Judges Susan Phillips Read (See Profile), Robert Smith (See Profile) and Victoria Graffeo (See Profile) joined the majority, which affirmed a ruling by the Appellate Division, First Department, in People v. Lee, 89 AD3d 633 (2011).

The panel also upheld Lee’s conviction for second-degree burglary and third-degree grand larceny and a 10-year prison sentence.

In dissent, Judge Jenny Rivera (See Profile) said the interpreter’s presence in the case led to a "substantial claim of an appearance of bias, if not actual bias."

McLaughlin’s denial of a defense motion to appoint an alternative interpreter, and his refusal to provide a mechanism to confirm the accuracy of interpretations, amounted to "an abuse of discretion" by the judge, Rivera wrote.

She said the interpreter’s presence was a violation of Canon 6 of the Unified Court System’s Court Interpreter Manual and Code of Ethics, which prohibits interpreters from any involvement in a case that "creates an appearance of conflict."

Rivera said McLaughlin’s failure to create a mechanism to confirm the accuracy of the interpreter’s work eliminated the possibility of appellate review of the testimony.

McLaughlin’s assurances to the defense that if there were any problems with the translations provided by the interpreter they would be reflected by objections within the court from the relatives of the defendants "cannot seriously be considered a realistic and sound method to confirm the accuracy of the witness’ testimony as interpreted," Rivera wrote.

The judge said the question of the accuracy of interpretations presents "tremendous challenges" for the courts, which she said must guarantee access to justice for an increasingly diverse population.

Chief Judge Jonathan Lippman (See Profile) joined in the dissent.

Assistant Manhattan District Attorney John Martin argued for the prosecution.

Arminda Bepko of Cleary Gottlieb Stein & Hamilton, who represented Thomas Lee pro bono at the behest of the Office of Appellate Defenders, said she was "disappointed by the decision, but glad to see that the dissent adopted our view."

Default Judgment

The default judgment case, Manhattan Telecommunications v.
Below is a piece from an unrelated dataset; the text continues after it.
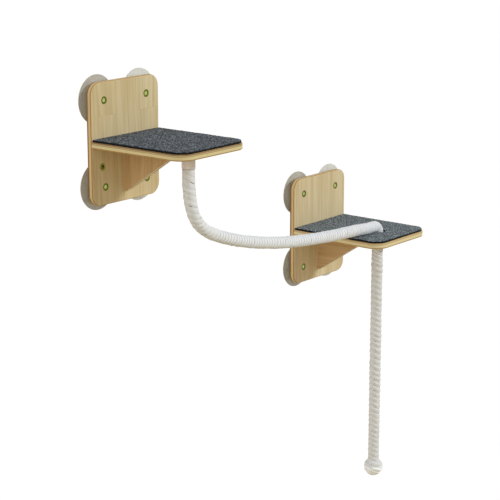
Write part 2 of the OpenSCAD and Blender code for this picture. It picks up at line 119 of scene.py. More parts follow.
def pine_plywood(name, first_face, across, along, through, pale, late, edge_plies,
                 stave_end=stave_ends["upper"]):
    """Lacquered pine plywood: pale yellow, with soft growth lines that slant a little, faint joints
    between the staves, plies on its sawn edges, and a satin surface that mirrors next to nothing.
    The grain runs along one axis of the part, and the plies are stacked through another, counted
    from the board's first face."""
    material = bpy.data.materials.new(name)
    material.use_nodes = True
    surface = material.node_tree.nodes["Principled BSDF"]
    place = add_node(material, "ShaderNodeTexCoord").outputs["Object"]
    shift = [-c for c in first_face]
    local = add_node(material, "ShaderNodeMapping", {"Vector": place, "Location": shift})
    split = add_node(material, "ShaderNodeSeparateXYZ", {0: local.outputs[0]})

    # staves glued side by side, each from lengths joined end to end; each length has its own number
    lengthwise = add_node(material, "ShaderNodeCombineXYZ", {
        "X": split.outputs[along], "Y": split.outputs[across]})
    first_joint = -stave_end - stave_stagger * stave_length
    stave_place = add_node(material, "ShaderNodeMapping", {
        "Vector": lengthwise.outputs[0], "Location": (first_joint, -stave_edge, 0)})
    staves = add_node(material, "ShaderNodeTexBrick", {
        "Vector": stave_place.outputs[0], "Color1": (0, 0, 0, 1), "Color2": (1, 1, 1, 1),
        "Mortar": (0.5, 0.5, 0.5, 1), "Scale": 1.0, "Mortar Size": 0.0003, "Mortar Smooth": 0.3,
        "Brick Width": stave_length, "Row Height": stave_width},
        offset=stave_stagger, offset_frequency=2)
    number = staves.outputs["Color"]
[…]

H&A Locksmith, 118, concerned a default judgment on the plaintiff’s claim that it had provided $150,000 worth of telephone service to the defendant and its related companies for which Manhattan Telecommunications Corporation was not paid.

A First Department panel ruled that because Manhattan Telecommunications had failed to provide evidence that the principal of H&A Locksmith and related companies, Ariq Vanunu, was personally liable for the stated claims, the default judgment was a nullity.

Smith, writing for the 6-0 panel, said this issue was specifically left open by the court in its 2003 ruling in Woodson v. Mendon Leasing, 100 NY2d 62. But he said the court was now deciding that the defect that troubled the First Department is not jurisdictional—meaning it is not so fundamental as to render the default judgment a nullity.

Rather, he said it can be corrected by an application for relief from the judgment pursuant to CPLR 5015.

"A failure to submit the proof required by CPLR 3215(f) should lead a court to deny an application for a default judgment, but a court that does not comply with this rule has merely committed an error—it has not usurped a power it does not have," Smith wrote.

He noted that the circumstances of the Manhattan Telecommunications case had split Appellate Division panels for years. He cited decisions from the First, Third and Fourth departments that found the defect jurisdictional and a case from the First Department and two from the Second Department where the defect was held to be non-jurisdictional.

Lippman, Graffeo, Read, Pigott and Rivera concurred in the Smith ruling.

Jonathan Bachrach represented Manhattan Telecommunications.

Mark Heinze of Ofeck & Heinze argued for Vanunu.

Judge Sheila Abdus-Salaam (See Profile) took no part in yesterday’s decisions.